About three years ago, Casselberry paid just over $1 million for the historic home of the city’s late founder, with hopes of turning the two-story mansion on nine acres overlooking South Lake Triplet into a quiet retreat for its residents. But now the estimated price tag to renovate the timeworn 1953 house — designed by noted architect James Gamble Rogers II in Colonial Revival style — has risen as high as $16 million. That’s an amount equal to two-thirds of Casselberry’s annual general fund budget.

And it has confronted the Seminole County city of just over 30,000 with quite a dilemma. Should it press ahead in the name of historic preservation? Or should the city consider selling the family home of Hibbard Casselberry to a developer? “The property is beautiful, and history is important,” said Commissioner Chad Albritton at a contentious Aug. 12 city commission workshop.

“But this is $16 million that we’re potentially talking about...

And I wonder if the surplusing of the property could bring a better return for the city...

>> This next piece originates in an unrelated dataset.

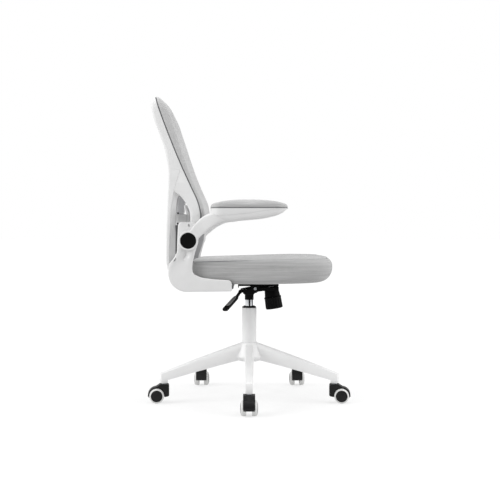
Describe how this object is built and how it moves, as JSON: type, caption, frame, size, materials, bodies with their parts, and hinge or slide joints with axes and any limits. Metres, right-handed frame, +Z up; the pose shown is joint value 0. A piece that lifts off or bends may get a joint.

I think we need to get this in the hands of new residents who would bring in more investment and more wealth into the city.” But Deborah Bauer, president of the Society for Historic Casselberry, said she was “frankly offended” that anyone at the city would consider selling the historic home, initially dubbed “Brightwater” by the Casselberrys for the reflections cast on the lake. “The idea that we should just bulldoze the house f.